Floyd Milton Baker (December 1, 1891 – April 2, 1986) was a provincial politician from Alberta, Canada. He served as a member of the Legislative Assembly of Alberta from 1935 to 1967 sitting with the Social Credit caucus in government.

==Political career==
Baker ran for a seat to the Alberta Legislature in the 1935 Alberta general election standing as a Social Credit candidate in the electoral district of Clover Bar. He defeated three other candidates easily to pick up the district for his party.

Baker was tasked with managing the by-election campaign for candidate Clarence Tade in a by-election held in the Athabasca riding on November 7, 1938. Tade won the race with a comfortable margin to hold the seat for Social Credit.
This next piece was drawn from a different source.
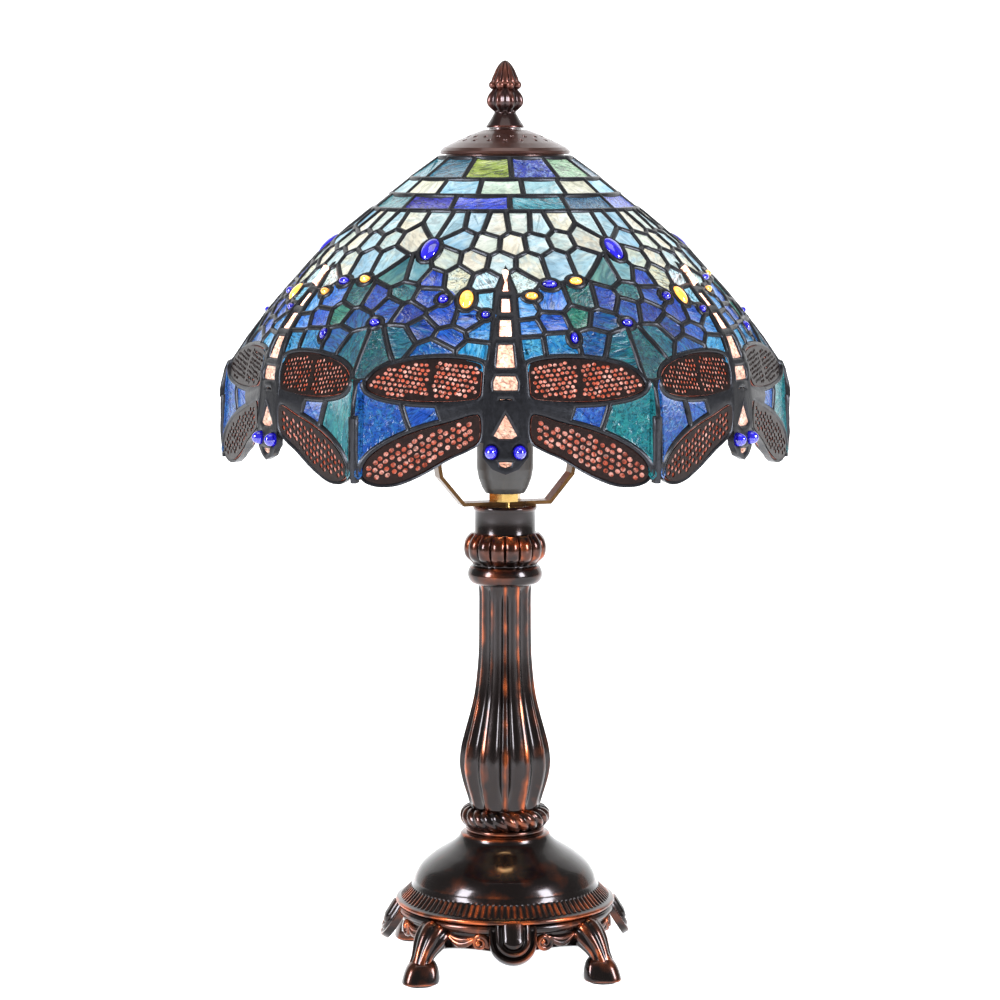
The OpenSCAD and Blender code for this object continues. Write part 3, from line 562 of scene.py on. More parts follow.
spots, loops = [], []
cells = [nearest_cell(c, [o for o, _, _ in every_centre if (o - c).length > 1]) for c, _, k in every_centre
         if abs(k) < 2]
for outline in [points for *_, points in laid] + cells + [zone]:
    loop = []
    for p in outline:
        loop.append(len(spots))
        spots.append(Vector((round(p.x, 2), round(p.y, 2))))
    loops.append(loop)
cuts = [(p, q) for loop in loops for p, q in zip(loop, loop[1:] + loop[:1])]
cut_spots, _, cut_loops, *_ = delaunay_2d_cdt(spots, cuts, [], 0, 0.03, True)
print("triangles on the map:", len(cut_loops))


# %% Joining the triangles that share an owner
def holds(points, spot):
    """True if a closed outline holds a spot."""
    inside = False
    for p, q in zip(points, points[1:] + points[:1]):
        if (p.y > spot.y) != (q.y > spot.y) and spot.x < p.x + (q.x - p.x) * (spot.y - p.y) / (q.y - p.y):
            inside = not inside
    return inside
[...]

The 1940 Alberta general election would see a much closer result. Baker would face a tough three-way race that went into the second vote count. He would edge out Co-operative Commonwealth candidate David Roberts whom he faced for the second election in a row by less than 200 votes to hold his seat.
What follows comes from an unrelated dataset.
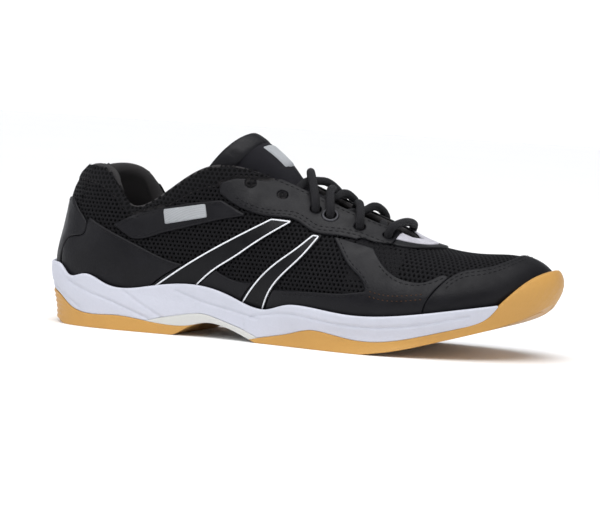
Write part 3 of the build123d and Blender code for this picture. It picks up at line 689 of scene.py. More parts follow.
class Nodes:
    """Builds one material: each method adds a node and returns its output."""

    def __init__(self, name):
        self.material = bpy.data.materials.new(name)
        self.material.use_nodes = True
        self.tree = self.material.node_tree
        self.shader = self.tree.nodes["Principled BSDF"]
        self.place = self.add("ShaderNodeTexCoord").outputs["Object"]

    def add(self, kind, **settings):
        node = self.tree.nodes.new(kind)
        for key, value in settings.items():
            setattr(node, key, value)
        return node

    def link(self, source, target):
        if isinstance(source, (int, float, tuple, list)):
            target.default_value = source
        else:
            self.tree.links.new(source, target)

    def noise(self, scale, detail=3.0, rough=0.55):
        node = self.add("ShaderNodeTexNoise")
        self.link(self.place, node.inputs["Vector"])
        node.inputs["Scale"].default_value = scale
        node.inputs["Detail"].default_value = detail
        node.inputs["Roughness"].default_value = rough
        return node.outputs["Fac"]

    def cells(self, scale, feature):
        node = self.add("ShaderNodeTexVoronoi", feature=feature)
        self.link(self.place, node.inputs["Vector"])
        node.inputs["Scale"].default_value = scale
        return node.outputs["Distance"]

    def waves(self, scale, distortion, direction):
        node = self.add("ShaderNodeTexWave", wave_type="BANDS", bands_direction=direction)
        self.link(self.place, node.inputs["Vector"])
        node.inputs["Scale"].default_value = scale
        node.inputs["Distortion"].default_value = distortion
        return node.outputs["Fac"]

    def math(self, operation, a, b):
        node = self.add("ShaderNodeMath", operation=operation)
        self.link(a, node.inputs[0])
        self.link(b, node.inputs[1])
        return node.outputs[0]

    def remap(self, value, low, high, to_low=0.0, to_high=1.0):
        node = self.add("ShaderNodeMapRange")
        self.link(value, node.inputs["Value"])
        for key, number in (("From Min", low), ("From Max", high), ("To Min", to_low), ("To Max", to_high)):
            node.inputs[key].default_value = number
        return node.outputs["Result"]

    def mix(self, factor, a, b):
        node = self.add("ShaderNodeMix", data_type="RGBA")
        self.link(factor, node.inputs["Factor"])
        for value, socket in ((a, node.inputs[6]), (b, node.inputs[7])):
            self.link((*value, 1.0) if isinstance(value, tuple) else value, socket)
        return node.outputs[2]

    def bump(self, height, distance):
        node = self.add("ShaderNodeBump")
        self.link(height, node.inputs["Height"])
        node.inputs["Distance"].default_value = distance
        node.inputs["Strength"].default_value = 1.0
        return node.outputs["Normal"]

    def finish(self, colour, rough, bump=None, **constants):
        constants.setdefault("Specular_IOR_Level", SPECULAR)
        self.link((*colour, 1.0) if isinstance(colour, tuple) else colour, self.shader.inputs["Base Color"])
        self.link(rough, self.shader.inputs["Roughness"])
        if bump is not None:
            self.link(bump, self.shader.inputs["Normal"])
        for key, value in constants.items():
            self.shader.inputs[key.replace("_", " ")].default_value = value
        return self.material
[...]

Baker would face Roberts again in a two-way battle in the 1944 Alberta general election. He would gain some vote share over the last election to hold his seat with a solid majority.

The 1948 Alberta general election would see the opposition vote collapse. Baker would also lose a little bit of his vote share compared to the last election but he would hold his district easily defeating two other candidates to win his fourth term in office.

Baker ran for a fifth term in office in the 1952 Alberta general election. He won a solid majority to return to office defeating two other candidates. Baker continued to lose popular vote share for the second election in a row.

The 1955 Alberta general election saw a hotly contested four-way race. Despite a slight increase in his popular vote Baker was unable to secure a majority. He was returned to office in the third vote count defeating Liberal candidate Wilfred McLean.

Baker ran for a seventh term in office in the 1959 Alberta general election. He faced three other candidates defeating them with a substantial majority to hold his seat.

Baker ran for his eighth and final term in the 1963 Alberta general election. His popularity continued to increase as he was returned to office easily defeating three other candidates.

Baker retired from provincial politics at dissolution of the assembly in 1967.